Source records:

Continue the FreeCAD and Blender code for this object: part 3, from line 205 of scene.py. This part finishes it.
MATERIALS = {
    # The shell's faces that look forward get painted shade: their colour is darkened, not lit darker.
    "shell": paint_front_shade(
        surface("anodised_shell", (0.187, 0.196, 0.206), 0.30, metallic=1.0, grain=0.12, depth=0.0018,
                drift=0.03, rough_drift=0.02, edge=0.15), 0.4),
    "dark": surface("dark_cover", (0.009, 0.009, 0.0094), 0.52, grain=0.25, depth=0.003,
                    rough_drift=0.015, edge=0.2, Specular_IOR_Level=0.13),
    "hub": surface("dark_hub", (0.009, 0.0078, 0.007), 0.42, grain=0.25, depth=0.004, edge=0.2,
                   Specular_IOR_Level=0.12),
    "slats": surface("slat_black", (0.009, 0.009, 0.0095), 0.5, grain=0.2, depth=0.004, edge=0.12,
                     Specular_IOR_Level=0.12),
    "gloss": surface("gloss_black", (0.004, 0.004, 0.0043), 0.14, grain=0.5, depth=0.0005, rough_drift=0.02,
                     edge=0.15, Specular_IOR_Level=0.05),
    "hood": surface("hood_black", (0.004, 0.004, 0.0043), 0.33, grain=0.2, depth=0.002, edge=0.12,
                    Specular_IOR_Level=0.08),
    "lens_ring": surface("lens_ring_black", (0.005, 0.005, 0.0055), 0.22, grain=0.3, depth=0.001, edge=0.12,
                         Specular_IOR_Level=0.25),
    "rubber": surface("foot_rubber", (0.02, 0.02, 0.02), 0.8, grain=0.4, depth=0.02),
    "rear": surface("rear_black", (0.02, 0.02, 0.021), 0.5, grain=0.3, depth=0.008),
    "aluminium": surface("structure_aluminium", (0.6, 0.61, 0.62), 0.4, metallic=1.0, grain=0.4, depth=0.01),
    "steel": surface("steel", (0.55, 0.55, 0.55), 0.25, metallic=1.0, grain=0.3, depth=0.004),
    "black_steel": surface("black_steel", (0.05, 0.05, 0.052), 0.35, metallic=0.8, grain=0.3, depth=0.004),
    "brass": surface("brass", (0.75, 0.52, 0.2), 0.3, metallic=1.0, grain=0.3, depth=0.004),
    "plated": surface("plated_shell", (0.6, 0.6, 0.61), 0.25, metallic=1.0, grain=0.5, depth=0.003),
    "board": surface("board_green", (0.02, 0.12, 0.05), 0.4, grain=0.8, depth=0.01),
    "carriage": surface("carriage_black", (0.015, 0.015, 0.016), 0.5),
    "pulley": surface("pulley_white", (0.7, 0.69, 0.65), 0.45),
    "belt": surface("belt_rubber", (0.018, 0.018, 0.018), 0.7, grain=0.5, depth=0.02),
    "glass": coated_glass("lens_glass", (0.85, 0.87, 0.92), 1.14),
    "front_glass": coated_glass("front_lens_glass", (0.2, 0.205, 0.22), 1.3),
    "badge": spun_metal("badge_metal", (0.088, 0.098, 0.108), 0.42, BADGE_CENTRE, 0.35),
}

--

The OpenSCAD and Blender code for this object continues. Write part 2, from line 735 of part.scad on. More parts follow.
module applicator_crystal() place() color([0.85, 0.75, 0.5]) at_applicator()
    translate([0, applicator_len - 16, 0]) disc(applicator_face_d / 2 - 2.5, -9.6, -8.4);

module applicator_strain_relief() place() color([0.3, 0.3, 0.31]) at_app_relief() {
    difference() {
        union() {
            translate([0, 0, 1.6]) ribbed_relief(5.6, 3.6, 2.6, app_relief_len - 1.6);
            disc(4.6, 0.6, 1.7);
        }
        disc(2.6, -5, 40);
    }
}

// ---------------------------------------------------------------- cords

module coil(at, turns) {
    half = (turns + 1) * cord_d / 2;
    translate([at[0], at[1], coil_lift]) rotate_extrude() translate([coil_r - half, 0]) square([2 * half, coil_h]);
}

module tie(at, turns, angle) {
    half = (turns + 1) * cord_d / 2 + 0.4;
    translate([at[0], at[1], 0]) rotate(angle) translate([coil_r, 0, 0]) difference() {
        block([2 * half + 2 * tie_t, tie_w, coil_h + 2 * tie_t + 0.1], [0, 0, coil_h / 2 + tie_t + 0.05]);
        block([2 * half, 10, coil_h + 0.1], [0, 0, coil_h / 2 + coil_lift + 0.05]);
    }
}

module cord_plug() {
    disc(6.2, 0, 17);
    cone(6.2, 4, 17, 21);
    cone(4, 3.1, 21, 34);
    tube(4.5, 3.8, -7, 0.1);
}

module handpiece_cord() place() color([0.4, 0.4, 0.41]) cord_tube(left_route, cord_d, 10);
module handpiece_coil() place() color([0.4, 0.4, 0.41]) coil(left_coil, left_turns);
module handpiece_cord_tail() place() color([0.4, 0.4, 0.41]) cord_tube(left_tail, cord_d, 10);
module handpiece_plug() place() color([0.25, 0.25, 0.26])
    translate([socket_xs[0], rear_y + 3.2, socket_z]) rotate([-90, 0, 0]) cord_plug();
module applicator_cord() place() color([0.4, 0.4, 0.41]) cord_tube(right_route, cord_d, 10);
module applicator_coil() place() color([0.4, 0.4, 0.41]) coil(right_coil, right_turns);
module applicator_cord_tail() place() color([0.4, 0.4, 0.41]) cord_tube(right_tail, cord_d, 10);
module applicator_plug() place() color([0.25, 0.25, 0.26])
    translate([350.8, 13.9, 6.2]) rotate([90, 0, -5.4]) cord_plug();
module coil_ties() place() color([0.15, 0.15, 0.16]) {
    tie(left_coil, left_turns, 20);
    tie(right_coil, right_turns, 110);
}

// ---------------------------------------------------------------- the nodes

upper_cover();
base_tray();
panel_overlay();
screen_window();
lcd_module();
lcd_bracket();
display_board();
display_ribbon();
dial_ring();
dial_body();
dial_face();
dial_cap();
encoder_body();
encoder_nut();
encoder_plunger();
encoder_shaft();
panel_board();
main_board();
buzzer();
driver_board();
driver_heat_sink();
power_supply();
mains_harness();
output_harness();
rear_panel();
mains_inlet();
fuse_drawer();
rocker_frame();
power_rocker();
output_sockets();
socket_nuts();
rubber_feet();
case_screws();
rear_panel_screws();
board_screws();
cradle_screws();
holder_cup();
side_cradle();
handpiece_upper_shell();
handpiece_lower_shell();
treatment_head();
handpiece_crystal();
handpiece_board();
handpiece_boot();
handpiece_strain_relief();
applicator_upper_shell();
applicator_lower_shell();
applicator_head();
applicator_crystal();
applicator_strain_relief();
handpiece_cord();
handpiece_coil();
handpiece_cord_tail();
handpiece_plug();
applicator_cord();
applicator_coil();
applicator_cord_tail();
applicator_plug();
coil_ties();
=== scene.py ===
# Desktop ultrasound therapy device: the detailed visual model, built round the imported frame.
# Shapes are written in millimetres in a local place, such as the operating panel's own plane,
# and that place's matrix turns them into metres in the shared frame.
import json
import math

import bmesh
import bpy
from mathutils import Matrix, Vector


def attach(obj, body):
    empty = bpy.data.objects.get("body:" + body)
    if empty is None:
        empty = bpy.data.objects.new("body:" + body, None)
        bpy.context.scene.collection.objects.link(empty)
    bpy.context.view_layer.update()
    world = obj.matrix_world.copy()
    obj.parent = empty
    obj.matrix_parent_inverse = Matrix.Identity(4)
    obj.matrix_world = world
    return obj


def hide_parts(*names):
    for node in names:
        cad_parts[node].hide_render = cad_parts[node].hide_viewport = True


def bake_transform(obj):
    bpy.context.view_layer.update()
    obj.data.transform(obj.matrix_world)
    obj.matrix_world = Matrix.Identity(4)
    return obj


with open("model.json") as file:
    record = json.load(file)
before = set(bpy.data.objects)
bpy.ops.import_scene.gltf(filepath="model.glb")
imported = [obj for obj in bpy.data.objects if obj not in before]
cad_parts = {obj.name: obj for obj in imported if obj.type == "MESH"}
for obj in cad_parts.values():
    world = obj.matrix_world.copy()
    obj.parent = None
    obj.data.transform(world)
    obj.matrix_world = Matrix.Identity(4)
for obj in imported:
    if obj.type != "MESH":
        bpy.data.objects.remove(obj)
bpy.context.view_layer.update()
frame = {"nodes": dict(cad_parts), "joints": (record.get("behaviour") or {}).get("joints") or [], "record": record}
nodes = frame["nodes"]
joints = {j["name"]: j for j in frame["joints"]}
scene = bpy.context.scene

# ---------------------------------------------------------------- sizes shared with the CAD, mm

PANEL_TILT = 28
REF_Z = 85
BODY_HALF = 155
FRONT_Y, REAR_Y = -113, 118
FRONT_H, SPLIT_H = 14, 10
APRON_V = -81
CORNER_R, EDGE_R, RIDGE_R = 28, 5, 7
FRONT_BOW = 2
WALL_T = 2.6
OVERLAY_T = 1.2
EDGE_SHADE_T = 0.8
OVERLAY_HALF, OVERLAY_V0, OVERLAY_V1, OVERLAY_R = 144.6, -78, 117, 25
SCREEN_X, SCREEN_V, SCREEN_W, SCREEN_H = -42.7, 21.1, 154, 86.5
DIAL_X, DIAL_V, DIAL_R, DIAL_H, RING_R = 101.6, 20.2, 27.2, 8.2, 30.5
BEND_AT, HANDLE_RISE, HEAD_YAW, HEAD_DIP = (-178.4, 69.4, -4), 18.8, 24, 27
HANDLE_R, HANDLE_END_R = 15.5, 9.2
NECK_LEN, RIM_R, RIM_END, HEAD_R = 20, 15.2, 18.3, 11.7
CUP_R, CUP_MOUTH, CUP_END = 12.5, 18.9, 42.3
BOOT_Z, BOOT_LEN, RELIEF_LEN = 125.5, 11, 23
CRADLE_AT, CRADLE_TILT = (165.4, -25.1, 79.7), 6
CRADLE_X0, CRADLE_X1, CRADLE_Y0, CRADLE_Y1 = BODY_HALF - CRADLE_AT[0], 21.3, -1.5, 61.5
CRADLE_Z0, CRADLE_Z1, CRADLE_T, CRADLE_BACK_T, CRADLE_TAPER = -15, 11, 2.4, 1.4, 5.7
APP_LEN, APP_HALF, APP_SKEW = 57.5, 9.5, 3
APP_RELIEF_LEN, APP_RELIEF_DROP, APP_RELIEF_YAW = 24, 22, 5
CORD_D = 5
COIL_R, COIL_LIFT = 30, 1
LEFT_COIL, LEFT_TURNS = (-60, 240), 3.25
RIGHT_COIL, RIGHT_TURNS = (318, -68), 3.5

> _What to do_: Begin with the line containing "socket_nuts();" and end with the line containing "bpy.data.objects.remove(obj)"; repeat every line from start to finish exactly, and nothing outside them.

> _Result for this task_:
socket_nuts();
rubber_feet();
case_screws();
rear_panel_screws();
board_screws();
cradle_screws();
holder_cup();
side_cradle();
handpiece_upper_shell();
handpiece_lower_shell();
treatment_head();
handpiece_crystal();
handpiece_board();
handpiece_boot();
handpiece_strain_relief();
applicator_upper_shell();
applicator_lower_shell();
applicator_head();
applicator_crystal();
applicator_strain_relief();
handpiece_cord();
handpiece_coil();
handpiece_cord_tail();
handpiece_plug();
applicator_cord();
applicator_coil();
applicator_cord_tail();
applicator_plug();
coil_ties();
=== scene.py ===
# Desktop ultrasound therapy device: the detailed visual model, built round the imported frame.
# Shapes are written in millimetres in a local place, such as the operating panel's own plane,
# and that place's matrix turns them into metres in the shared frame.
import json
import math

import bmesh
import bpy
from mathutils import Matrix, Vector


def attach(obj, body):
    empty = bpy.data.objects.get("body:" + body)
    if empty is None:
        empty = bpy.data.objects.new("body:" + body, None)
        bpy.context.scene.collection.objects.link(empty)
    bpy.context.view_layer.update()
    world = obj.matrix_world.copy()
    obj.parent = empty
    obj.matrix_parent_inverse = Matrix.Identity(4)
    obj.matrix_world = world
    return obj


def hide_parts(*names):
    for node in names:
        cad_parts[node].hide_render = cad_parts[node].hide_viewport = True


def bake_transform(obj):
    bpy.context.view_layer.update()
    obj.data.transform(obj.matrix_world)
    obj.matrix_world = Matrix.Identity(4)
    return obj


with open("model.json") as file:
    record = json.load(file)
before = set(bpy.data.objects)
bpy.ops.import_scene.gltf(filepath="model.glb")
imported = [obj for obj in bpy.data.objects if obj not in before]
cad_parts = {obj.name: obj for obj in imported if obj.type == "MESH"}
for obj in cad_parts.values():
    world = obj.matrix_world.copy()
    obj.parent = None
    obj.data.transform(world)
    obj.matrix_world = Matrix.Identity(4)
for obj in imported:
    if obj.type != "MESH":
        bpy.data.objects.remove(obj)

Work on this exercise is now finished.